Rent demands being seen in the flesh but abundant vitality still makes the leap out of time-capsuled circumstance. There’s clarity and nuance here to the rapid dialogue and fevered lyrics, so your engagement stays high, even when the music slides towards the generic, or the characters grate. In its bold, arresting shifts into different musical grooves you can see how Lin-Manuel Miranda, a fan (making his film-directing debut with Larson’s Tick, Tick… Boom!), got to Hamilton.

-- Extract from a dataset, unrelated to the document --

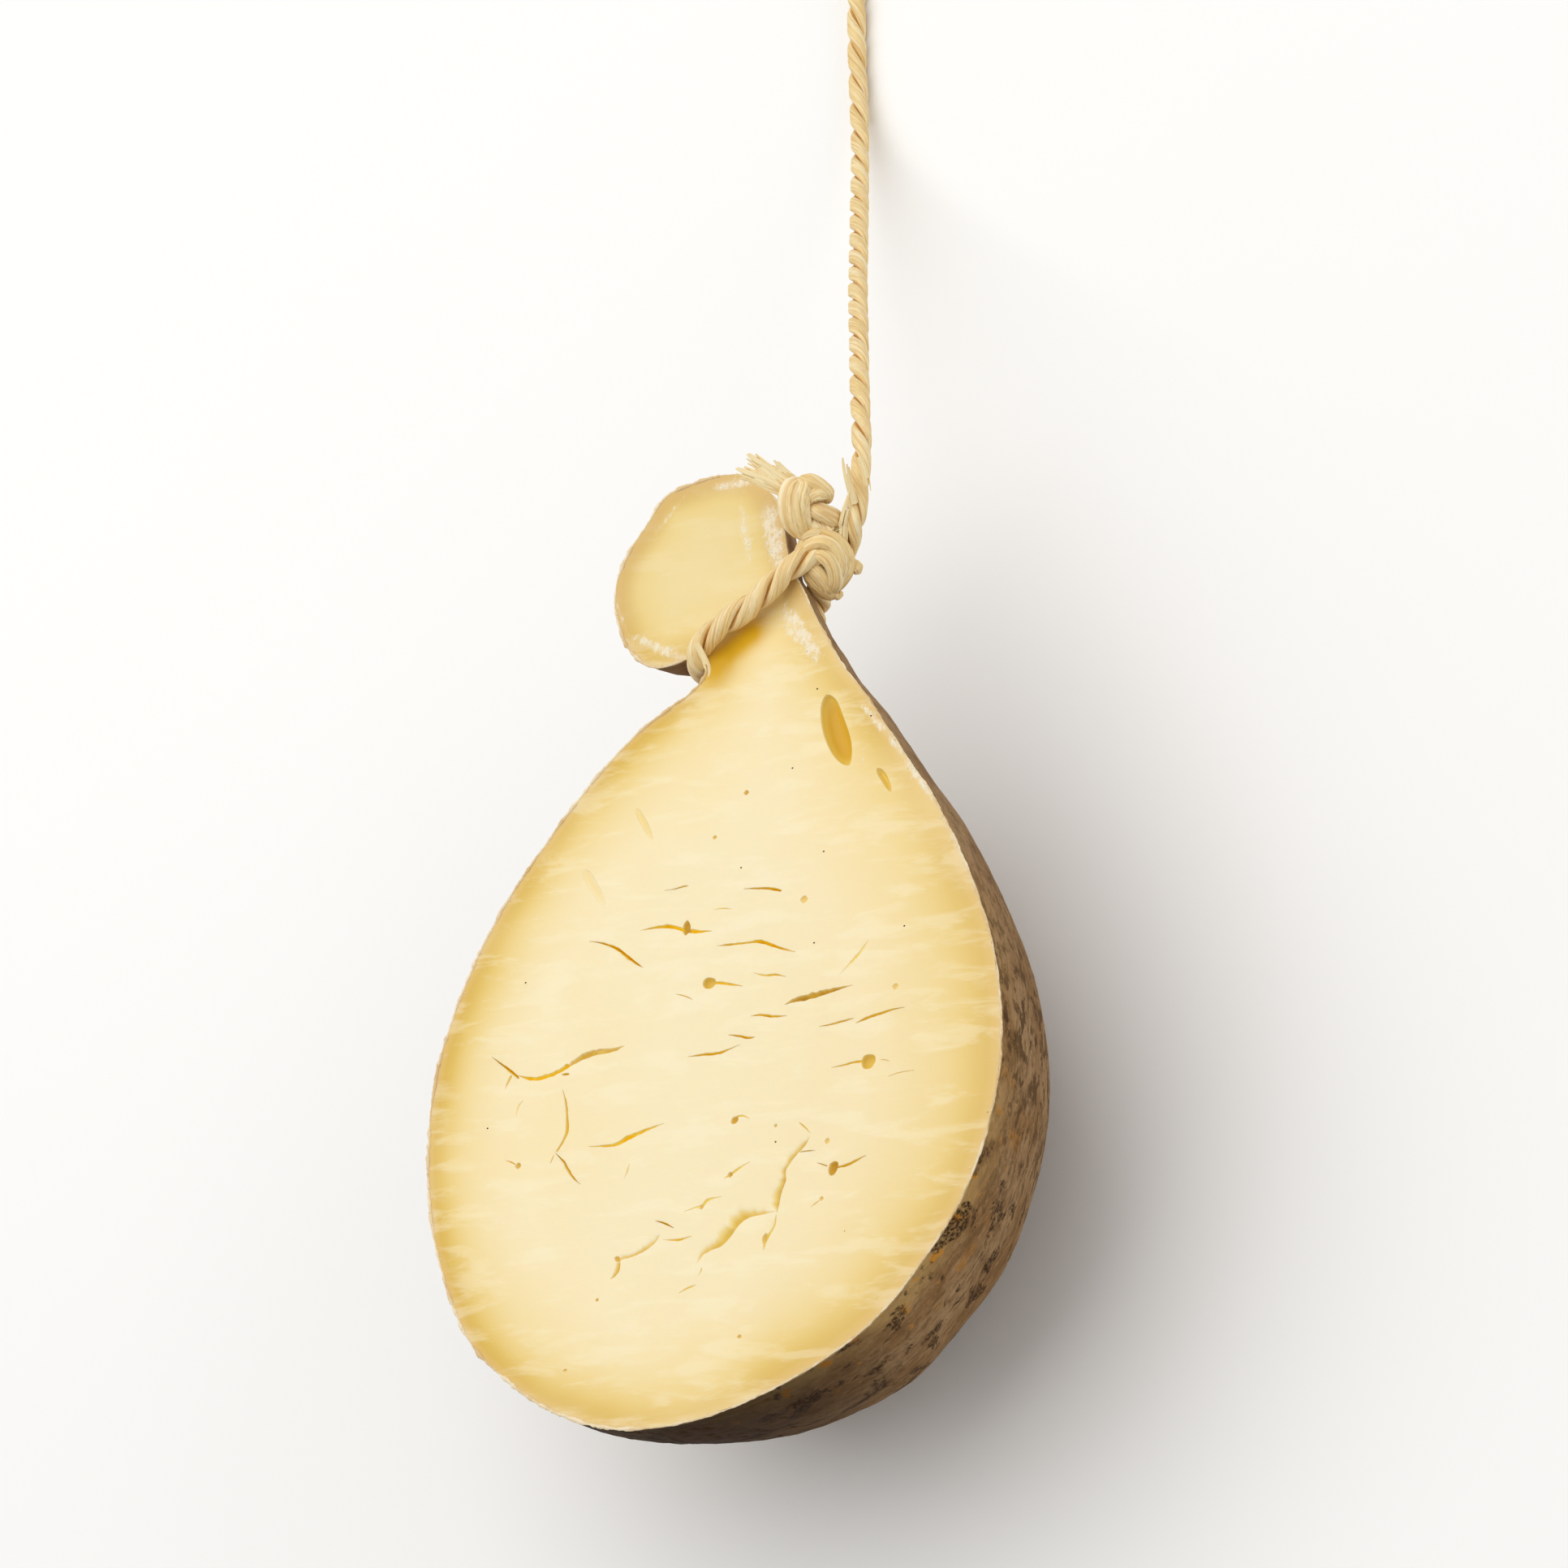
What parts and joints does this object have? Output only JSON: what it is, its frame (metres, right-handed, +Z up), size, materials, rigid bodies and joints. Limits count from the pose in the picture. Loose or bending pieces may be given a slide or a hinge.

Though it’s a textbook ensemble effort, the camerawork allows individual talents their moment: Tom Francis, alluringly brooding as a reclusive songwriter, Dom Hartley-Harris terrific as an anarchist professor who falls for Alex Thomas-Smith’s flamboyant drag-queen; there’s fine work too from Millie O’Connell milking a toe-curling performance art number. All told, there’s enough action, noise and passion to compensate, just about, for the many drab weeks behind and ahead of us. Try it.